Shady Tanios Just noticed that for 12.04.1 LTS you need to replace fastcgi_pass unix:/var/run/php5-fpm.sock; with fastcgi_pass 127.0.0.1:9000;, to be able to connect to the .fpm as the .sock file is no longer there.
@PS_Aitch I've done the early parts of part 2 now, and my phpLDAPAdmin is now showing the samba options as valid.
I am pretty sure my "valid user" exists, as I am logged in using it using the php admin tool. I can't find any options within it to change some of the things I can see in ldap-account-manager.
I had to roll back the samba config change in part 2 though, because with the samba.conf file you provided (I believe suitably modified) I lost all sign of the Pi by http (I had already configured samba to provide shares to windows, but without central authentication) so I think I should probably look through the config files to see if I can work out what's going on.
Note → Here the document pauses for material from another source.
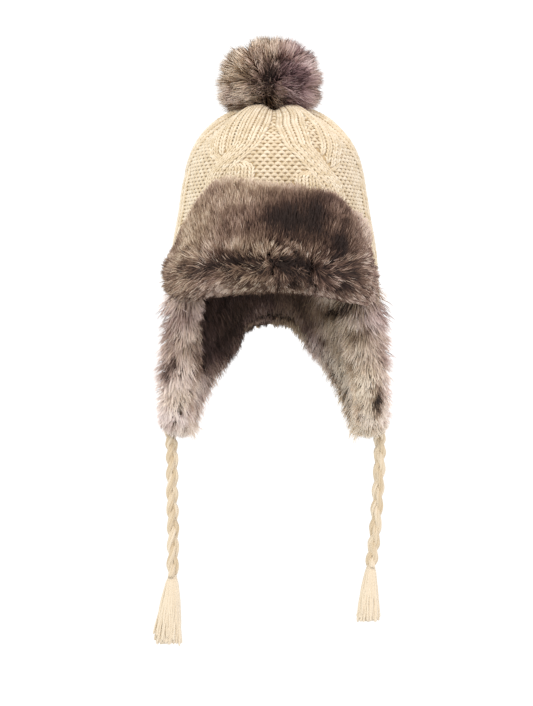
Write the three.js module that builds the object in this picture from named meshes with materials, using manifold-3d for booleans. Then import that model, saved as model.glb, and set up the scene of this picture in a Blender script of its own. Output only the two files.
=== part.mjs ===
// Cable knit earflap cap with deep faux fur, as it keeps its form on a head. A knitted
// crown is gathered under a fur pompom. A fur flap is turned up over the forehead. Two
// fur-lined ear flaps meet at the nape, and each has a braided yarn tie with a tassel.
//
// Millimetres. The origin is the middle of the head opening, level with the rim at the
// forehead. The wearer faces -Y, +X is the viewer's right from the front, and +Z is up.
// An angle round the head is in degrees, 0 at the forehead, 90 at +X and 180 at the nape.
import * as THREE from "three";
import { mergeVertices } from "three/addons/utils/BufferGeometryUtils.js";
import Module from "manifold-3d";

const wasm = await Module();
wasm.setup();

const { clamp, degToRad, lerp, smoothstep } = THREE.MathUtils;

// Clearance between two pieces that touch.
const GAP = 0.3;

// The knit: its wall up to the purl ground, and how far a cable rope stands above that.
const KNIT_WALL = 4.5;
const CABLE_RISE = 4;
// Cable and purl panels alternate round the crown, and each cable is two crossing ropes.
const REPEATS = 6;
const ROPE_OFFSET = 9;
const ROPE_HALF_ANGLE = 9.5;
// The ropes cross at one height on each side of the head and again a pitch below. From
// the front, the upper rope climbs to the right in the left half's cables, and to the
// left in the right half's.
const CROSSINGS = { left: { height: 128, climb: 1 }, right: { height: 106, climb: -1 } };
const CROSSING_PITCH = 84;
const CROSSING_REACH = 15;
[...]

I must say, your guides are well written and easy to follow, certainly compared to what else is out there.
Ben Hanna At this point, LDAP shouldn't know anything about Samba. If you're getting a bind error then that sounds more like it can't find the admin user. You need to make sure that Valid Users contains the path of admin user in your LDAP server. By default this is cn=admin,dc=your-domain,dc=com.
@PS_Aitch I've found your LDAP guide very useful, and although I struggled with the admin pages for phpLDAPAdmin I got it to work - I'm very interested in part 2 of this, where you get Samba to work but I can't figure out why my version of LDAP Account Manager won't connect properly. I'm using Apache, and I get complaints about valid bind user when I try to submit the changes as per the LAM section above.
Looking at my data within /etc/ldap/slapd.d I don't see anything that mentions samba.